Hackmen made good money on drunks. Sometimes an inebriated fare, afraid to go home in that condition, hired a hack to wander a couple of hours until the toot had worn off. Sometimes after a few too many toasts, the fare needed assistance finding his home port. Far too often, there was a woman involved. As Grayson said:

“They knew how to keep a secret as gloatingly as a miser hoarded his three-cent pieces; if they had been loose-lipped the divorce court would have worked overtime and, gosh knows, it was bad enough when operating on a normal basis.”

A good score often involved a married pair out slumming among the demi-monde who required a level of discretion, according to the hackman interviewed by the Post:

“Sometimes a couple way up in society will be driven to places of questionable resort, and in that case we always sock it to the man heavy. He dasen’t kick, you know.”

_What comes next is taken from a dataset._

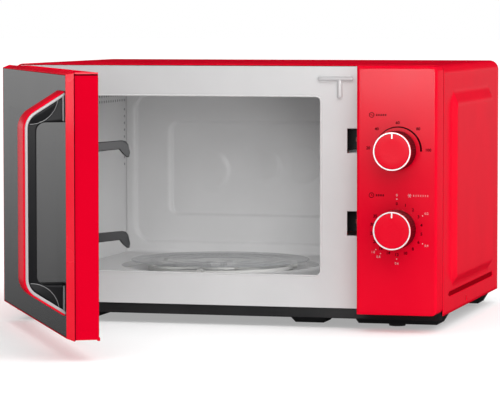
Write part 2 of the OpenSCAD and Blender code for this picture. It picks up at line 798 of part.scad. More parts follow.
module hinge_pins() color([0.6, 0.6, 0.62]) on_door() {
    for (z = tab_z)
        rod_z(z - 9.8, z + 9.8, hinge_x, 0, pin_r);
}

glass_in = 3.2;

module door_frame() color([0.9, 0.05, 0.14]) on_door() {
    side = 3;
    lip = 1;
    bezel = 7;
    slope = atan(2.6 / bezel);
    difference() {
        union() {
            block(door_x0, door_x1, door_y0, door_y0 + bezel, door_z0, door_z1);
            block(door_x0, door_x1 - lip, door_y0 + 5, door_y1 - 1, door_z0 + lip, door_z1 - lip);
            // small tail at the lower free corner
            block(door_x1 - 6, door_x1 - lip, door_y1 - 2, door_y1, door_z0, door_z0 + 3);
        }
        // sloping bezel round the glass
        for (s = [-1, 1]) {
            translate([s > 0 ? door_x1 : door_x0, door_y0 + bezel, 0]) rotate([0, 0, -s * slope])
                block(s * 4 - 4, s * 4 + 4, -10, 0, door_z0 - 1, door_z1 + 1);
            translate([0, door_y0 + bezel, s > 0 ? door_z1 : door_z0]) rotate([s * slope, 0, 0])
                block(door_x0 - 1, door_x1 + 1, -10, 0, s * 4 - 4, s * 4 + 4);
        }
        // seat of the glass, and the hollow behind it
        block(door_x0 + glass_in, door_x1 - glass_in, door_y0 - 1, door_y0 + 3.2,
            door_z0 + glass_in, door_z1 - glass_in);
        block(door_x0 + 22, door_x1 - 9, door_y0 - 1, door_y1 + 1, door_z0 + 12, door_z1 - 12);
        block(door_x0 + side, door_x1 - lip - side, door_y0 + 6, door_y1 + 1,
            door_z0 + lip + side, door_z1 - lip - side);
        // room for the hinge brackets as the door turns
        for (i = [0, 1]) {
            block(door_x0 - 1, hinge_x + 8.5, -8.5, door_y1 + 1, tab_z[i] - 2, tab_z[i] + 2);
            block(door_x0 - 1, door_x0 + side + 1, 8, door_y1 + 1,
                tab_z[i] - (i > 0 ? 16 : 2), tab_z[i] + (i > 0 ? 2 : 16));
        }
        // chamfer that clears the face plate while the door turns
        translate([door_x0, door_y1 - 1, 0]) rotate([0, 0, 45])
            block(-4, 4, -4, 4, door_z0 - 1, door_z1 + 1);
    }
    // hinge bosses above and below each bracket
    for (z = tab_z, s = [-1, 1])
        difference() {
            block(hinge_x - 7, hinge_x + 7, -8.5 + eps, 6, z + s * 7 - 4.6, z + s * 7 + 4.6);
            rod_z(z + s * 7 - 6, z + s * 7 + 6, hinge_x, 0, pin_r);
        }
}

module door_glass() color([0.25, 0.26, 0.28, 0.6]) on_door() {
    g = glass_in + 0.15;
    block(door_x0 + g, door_x1 - g, door_y0 + 0.1, door_y0 + 3.1, door_z0 + g, door_z1 - g);
}

win = [-178, 86, 66, 218];

module door_panel() color([0.55, 0.55, 0.57]) on_door() {
    x0 = door_x0 + 23;
    x1 = door_x1 - 24;
    z0 = door_z0 + 12;
    z1 = door_z1 - 12;
    difference() {
        block(x0, x1, 0, 10, z0, z1);
        block(x0 + 1, x1 - 1, 1, 11, z0 + 1, z1 - 1);
        block(win[0], win[1], -1, 2, win[2], win[3]);
    }
    // perforated screen over the window
    block(win[0] - 4, win[1] + 4, 0.9, 1.7, win[2] - 4, win[3] + 4);
}

module door_window() color([0.6, 0.62, 0.64, 0.5]) on_door() {
    block(win[0] - 3, win[1] + 3, 14.8, 15.8, win[2] - 3, win[3] + 3);
}

module choke_cover() color([0.16, 0.16, 0.17]) on_door() {
    x0 = door_x0 + 6;
    x1 = door_x1 - 5;
    z0 = door_z0 + 5;
    z1 = door_z1 - 5;
    difference() {
        block(x0, x1, 12.6, door_y1, z0, z1);
        block(win[0] - 0.5, win[1] + 0.5, 10, door_y1 + 1, win[2] - 0.5, win[3] + 0.5);
        block(win[0] - 3.2, win[1] + 3.2, 14.7, 15.9, win[2] - 3.2, win[3] + 3.2);
        for (z = slot_z)
            block(hook_x - 3.6, hook_x + 3.6, 10, door_y1 + 1, z - 3, z + 12.5);
        for (i = [0, 1])
            block(x0 - 1, hinge_x + 9, 10, door_y1 + 1,
                tab_z[i] - (i > 0 ? 16 : 2), tab_z[i] + (i > 0 ? 2 : 16));
    }
    // clip ribs that hold the cover in the frame
    for (x = [-150, -50, 50], z = [door_z0 + 5, door_z1 - 7])
        block(x, x + 12, 6, 12.7, z, z + 2);
}

// Side outline of one latch hook: an arm that rises from the door and a tooth at its end
function hook_outline(z) = [[pawl_y - 3, z - 1.6], [20, z + 1.9], [37.6, z + 3.6],
    [41, z - 0.8], [44.5, z - 3.8], [46.4, z - 3.4], [47, z + 0.6], [45.4, z + 8],
    [43.2, z + 10.9], [40, z + 11.4], [20, z + 10], [pawl_y - 3, z + 6.4]];

module latch_pawl() color([0.27, 0.27, 0.28]) on_door() {
    difference() {
        union() {
            for (z = slot_z)
                along_x(hook_x - 2.5, hook_x + 2.5) polygon(hook_outline(z));
            block(hook_x - 2.5, hook_x + 2.5, pawl_y - 4, pawl_y + 4, slot_z[1] - 4, slot_z[0] + 6.4);
            block(hook_x - 2.5, hook_x + 2.5, pawl_y - 4, pawl_y - 0.5, slot_z[1] - 16, slot_z[1] - 3);
        }
        rod_x(hook_x - 4, hook_x + 4, pawl_y, pawl_z, 2 + fit);
    }
}

module latch_pin() color([0.7, 0.7, 0.72]) on_door() {
    rod_x(hook_x - 5, hook_x + 6, pawl_y, pawl_z, 2);
    block(hook_x - 8, hook_x - 5 + eps, pawl_y - 4, pawl_y + 8.6, pawl_z - 5, pawl_z + 5);
}

module latch_spring() color([0.75, 0.75, 0.77]) on_door() {
    // tension spring, drawn as its outer sleeve with end eyes
    difference() {
        rod_z(62, 84, hook_x, pawl_y + 4, 3);
        rod_z(63, 83, hook_x, pawl_y + 4, 2);
    }
}

// ---------- handle ----------

bar_x1 = 131;
bar_x0 = bar_x1 - handle_w;
bar_z = [76.5, 209.5];
leg_z = [41.6, 238.8];
bar_y = -47.5;

// Half of the handle's outer contour, from the door to the middle of the bar
function upper_contour(inset) = let (k = inset)
    [[door_y0, leg_z[1] - k], [-15.5, leg_z[1] - 1.6 - k], [-38.5, 222.8 - k * 0.9],
     [-42.4 + k * 0.5, 219.3 - k * 0.75], [-45.4 + k * 0.8, 215 - k * 0.5],
     [-46.9 + k, 211.8 - k * 0.2], [bar_y + k, bar_z[1] - 1]];
function mirror_z(points) = [for (i = [len(points) - 1 : -1 : 0])
    [points[i][0], leg_z[0] + leg_z[1] - points[i][1]]];
function contour(inset) = concat(upper_contour(inset), mirror_z(upper_contour(inset)));

// Band between two insets of the contour
module handle_band(inset0, inset1) {
    difference() {
        polygon(contour(inset0));
        polygon(contour(inset1));
        translate([door_y0, 0]) square([5, 300]);
    }
}

module handle_cover() color([0.9, 0.06, 0.14]) on_door()
    along_x(bar_x0, bar_x1) handle_band(-1.6, 0);

module handle_trim() color([0.86, 0.87, 0.88]) on_door()
    along_x(bar_x0 + 0.3, bar_x1 + 0.4) handle_band(0, 3.3);

module handle_body() color([0.1, 0.1, 0.11]) on_door() difference() {
    along_x(bar_x0 + 0.6, bar_x1) difference() {
        polygon(contour(3.3));
        polygon(round_rect(bar_y + 10.9, 20, 68, 212.4, 8));
        translate([door_y0, 0]) square([20, 300]);
    }
    // scooped leg sides
    for (s = [-1, 1])
        translate([bar_x1 + 20, -30, 140.2 + s * 76]) sphere(r = 24, $fn = 48);
}

// ---------- fasteners ----------

module case_screws() color([0.75, 0.75, 0.76]) {
    for (p = rear_screws)
        translate([p[0], case_y1 - 0.3, p[1]]) rotate([90, 0, 0]) screw(9);
}

module chassis_screws() color([0.75, 0.75, 0.76]) {
    // turntable motor to the cavity floor, hinge brackets to the face plate
    for (s = [-1, 1])
        translate([table_x + s * motor_screw_dx, table_y, 36]) screw(4.9);
    for (z = hinge_screw_z)
        translate([hinge_screw_x, plate_y - 1.9, z]) rotate([-90, 0, 0]) {
            cylinder(h = 1.4, r1 = 3.2, r2 = screw_r);
            cylinder(h = 8, r = screw_r);
        }
}

outer_cabinet();
face_plate();
latch_plate();
cavity_wrapper();
cavity_floor();
cavity_back();
base_plate();
rear_cover();
rubber_feet();
control_panel();
interlock_bracket();
door_switches();
upper_switch_button();
lower_switch_button();
timer_unit();
timer_shaft();
timer_knob();
timer_knob_ring();
power_selector();
power_shaft();
power_knob();
power_knob_ring();
magnetron();
magnetron_fins();
waveguide();
waveguide_cover();
transformer_core();
transformer_coils();
high_voltage_capacitor();
high_voltage_diode();
filter_board();
filter_parts();
fan_shroud();
fan_motor();
fan_blade();
lamp_socket();
lamp_bulb();
cable_gland();
turntable_motor();
drive_coupling();
glass_turntable();
roller_ring();
roller_wheel_1();
roller_wheel_2();
roller_wheel_3();
hinge_brackets();
hinge_pins();
door_frame();
door_glass();
door_panel();
door_window();
choke_cover();
latch_pawl();
latch_pin();
latch_spring();
handle_body();
handle_trim();
handle_cover();
case_screws();
chassis_screws();
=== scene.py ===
import json
import math

import bmesh
import bpy
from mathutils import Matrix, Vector


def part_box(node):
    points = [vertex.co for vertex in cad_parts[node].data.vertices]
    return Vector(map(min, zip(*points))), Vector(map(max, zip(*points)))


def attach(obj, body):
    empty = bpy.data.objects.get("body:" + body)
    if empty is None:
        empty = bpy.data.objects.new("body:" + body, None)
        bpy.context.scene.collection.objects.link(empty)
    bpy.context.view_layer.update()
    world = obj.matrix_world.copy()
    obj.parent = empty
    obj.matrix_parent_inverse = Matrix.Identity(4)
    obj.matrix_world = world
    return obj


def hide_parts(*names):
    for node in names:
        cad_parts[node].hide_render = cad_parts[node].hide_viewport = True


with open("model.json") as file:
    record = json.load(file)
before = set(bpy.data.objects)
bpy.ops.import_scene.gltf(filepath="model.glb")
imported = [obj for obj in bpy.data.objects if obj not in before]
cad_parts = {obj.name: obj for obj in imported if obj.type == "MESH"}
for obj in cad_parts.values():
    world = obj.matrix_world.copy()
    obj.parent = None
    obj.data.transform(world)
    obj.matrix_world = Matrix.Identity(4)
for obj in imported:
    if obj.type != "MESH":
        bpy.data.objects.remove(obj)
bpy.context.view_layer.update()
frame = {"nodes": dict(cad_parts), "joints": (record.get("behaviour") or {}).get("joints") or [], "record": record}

MM = 0.001
scene = bpy.context.scene
scene.view_settings.view_transform = "Standard"
scene.view_settings.look = "None"
SLOT_OF = {s["node"]: s["material_slot"] for s in frame["record"]["subparts"]}
JOINTS = {j["name"]: j for j in frame["joints"]}


def box_mm(node):
    """Lowest and highest corner of a CAD node in millimetres."""
    lo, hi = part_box(node)
    return [v / MM for v in lo], [v / MM for v in hi]


# ---------- frame values
case_lo, case_hi = box_mm("outer_cabinet")
panel_lo, panel_hi = box_mm("control_panel")
plate_lo = box_mm("face_plate")[0]
cavity_lo, cavity_hi = box_mm("cavity_wrapper")
SHEET = 1.2
CASE_X = panel_hi[0]
CASE_Z0, CASE_Z1 = case_lo[2], case_hi[2]
CASE_Y0, CASE_Y1 = case_lo[1], case_hi[1]
PANEL_X0, PANEL_Y = panel_lo[0], panel_lo[1]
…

Eventually, progress stilled the staccato clopping of the old hacks. By the dawn of the 1920s, horses had no place on Cincinnati’s streets. Some of the old “Jehus” (as they were called, after the biblical charioteer), adapted. One who made the transition was Louis Brizzolari, known as “Briz.” According to Grayson:

“Bris still clings to his little old Vine street. He can be found on it on any night. He now has a fleet of automobiles. Briz hasn’t gathered much more flesh than he packed a good many years ago; he has to wear glasses now when he reads; his hair is somewhat silvered, and there are little nests of crow’s feet under his eyes, but withal he is the same old genial Briz, witty, a good fellow, a dandy story teller and a square shooter who has seen the seamy side of life by gaslight ever since Hector was a purp.”

I am here to tell you, it is all but impossible to conjure that sort of personality from a ride-hailing app.